Epigenetics is the study of how the environment and other factors can change the way that genes are expressed. While epigenetic changes do not alter the sequence of a person’s genetic code, they can play an important role in development. Scientists who work in epigenetics explore the mechanisms that affect the activity of genes.
– Psychology Today
When I was a student, we used to debate whether it was nature or nurture that helped create our individuality and personalities. Now we know that both are at play, and that genetics has a huge role in who we become as adults.
The study of genes is called genetics and refers to an individual’s genetic code created by DNA. The study of physical manifestations affecting how genes are “expressed” is called epigenetics. It relates to the understanding of how chemical compounds attach themselves to DNA.
According to the CDC,
Genes play an important role in your health, but so do your behaviors and environment, such as what you eat and how physically active you are. Epigenetics is the study of how your behaviors and environment can cause changes that affect the way your genes work. Unlike genetic changes, epigenetic changes are reversible and do not change your DNA sequence, but they can change how your body reads a DNA sequence.

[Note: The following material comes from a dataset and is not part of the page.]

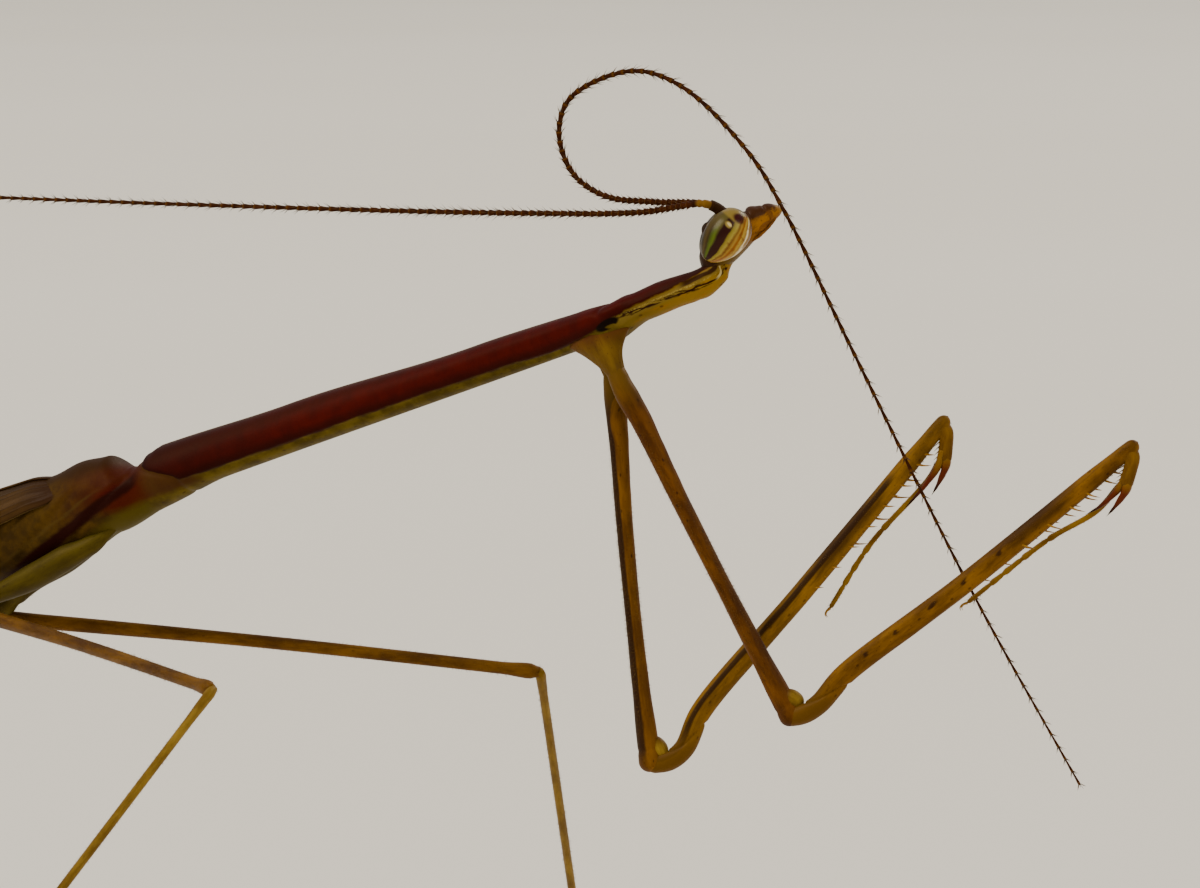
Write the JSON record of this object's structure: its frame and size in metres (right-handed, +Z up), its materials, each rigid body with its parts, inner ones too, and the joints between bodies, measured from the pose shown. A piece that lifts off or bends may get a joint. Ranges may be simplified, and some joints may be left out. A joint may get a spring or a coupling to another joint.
{
  "type": "male grass mantis",
  "caption": "Slender winged mantis on four thin legs, long prothorax raised, head turned to its left, grasping forelegs folded and held out ahead, one feeler looped over the head.",
  "frame": {"origin": "the middle of the floor area under the mantis: the centre of its bounding box in X and Y, at the level its feet stand on", "axes": "+X ahead, along the body from its tail to its head; +Y to the mantis's left; +Z up"},
  "size_m": [0.059, 0.0436, 0.0226],
  "materials": {
    "tergum": "dark maroon cuticle with a dull sheen",
    "pleura": "olive-brown cuticle with a dark stripe and a dull sheen",
    "belly": "ringed olive-tan cuticle with a dull sheen",
    "neck": "yellow-olive soft skin",
    "head_shell": "amber cuticle with dark streaks",
    "eye": "smooth shiny eye with lengthwise stripes",
    "limb": "golden-brown cuticle with dark dots and fine hair",
    "antenna": "dark brown, with tan ends on the joints",
    "wing": "thin veined olive-brown membrane"
  },
  "bodies": {
    "root": {"prothorax": "tergum", "mesothorax": "pleura", "metathorax": "pleura", "abdomen_base": "belly", "abdomen_middle": "belly", "abdomen_tip": "belly", "cercus_right": "limb", "cercus_left": "limb", "eye_right": "eye", "eye_left": "eye", "head": "head_shell", "mouthparts": "head_shell", "neck": "neck", "antenna_right_1": "antenna", "antenna_right_2": "antenna", "antenna_right_3": "antenna", "antenna_right_4": "antenna", "antenna_left_1": "antenna", "antenna_left_2": "antenna", "antenna_left_3": "antenna", "antenna_left_4": "antenna", "antenna_left_5": "antenna", "antenna_left_6": "antenna", "antenna_left_7": "antenna", "antenna_left_8": "antenna", "foreleg_right_coxa": "limb", "foreleg_right_femur": "limb", "foreleg_right_tibia": "limb", "foreleg_right_tarsus": "limb", "foreleg_left_coxa": "limb", "foreleg_left_femur": "limb", "foreleg_left_tibia": "limb", "foreleg_left_tarsus": "limb", "midleg_right_coxa": "limb", "midleg_right_femur": "limb", "midleg_right_tibia": "limb", "midleg_right_tarsus": "limb", "midleg_left_coxa": "limb", "midleg_left_femur": "limb", "midleg_left_tibia": "limb", "midleg_left_tarsus": "limb", "hindleg_right_coxa": "limb", "hindleg_right_femur": "limb", "hindleg_right_tibia": "limb", "hindleg_right_tarsus": "limb", "hindleg_left_coxa": "limb", "hindleg_left_femur": "limb", "hindleg_left_tibia": "limb", "hindleg_left_tarsus": "limb", "forewing_right": "wing", "forewing_left": "wing"}
  },
  "joints": []
}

As a seeker of Wholistic Wellbeing, my takeaway is that we can influence our individual health, wellbeing, and longevity. A healthy body and mind both derive from excellent nutritional consumption; from being surrounded by love, support, and nurturing; and from adapting to environments that imbue our senses with calm and our mindset with growth.
Whether it’s early stress, a bad diet, lack of exercise, smoking, or drug use, exposure to these negative influences can impact our body’s interpretation of our DNA sequencing for the worse. More alarmingly still, even prenatal exposure to these negative influences has shown that the “methylation” of genes that influence growth can contribute to the way a person’s body and mind eventually develop. Methylation is a biochemical process involving the transfer of one carbon atom and three hydrogen atoms (CH3) — from one substance to another.
You may recall the story of legendary Hollywood actress Audrey Hepburn and how the trauma of her father leaving the family, plus the near starvation she experienced during World War 2 while she lived in the Netherlands under German occupation, affected her mind and body for life. She was a tiny, undernourished child, and she remained thin throughout her life. People born and growing up in war zones have an increased emotional vulnerability caused by the stresses they experienced early on. They can become vulnerable to both physical and mental illness due to the changes in their epigenome. They also tend to hit puberty much earlier.
Can you change your epigenome? It appears that the answer is yes. Even something like smoking, which has been proven to shorten life, can have its effects reversed when a person quits smoking.
As a proponent of mindful wellbeing, I advise you to reach for the stars when it comes to insulating children from stress. Provide them with the most stable environment possible and feed them good quality nutritional meals. As for the rest of us adults, no matter our background, let’s strive to use this modern wisdom, that we can affect outcomes through epigenetics, to treat ourselves as kindly as we do our most beloved children.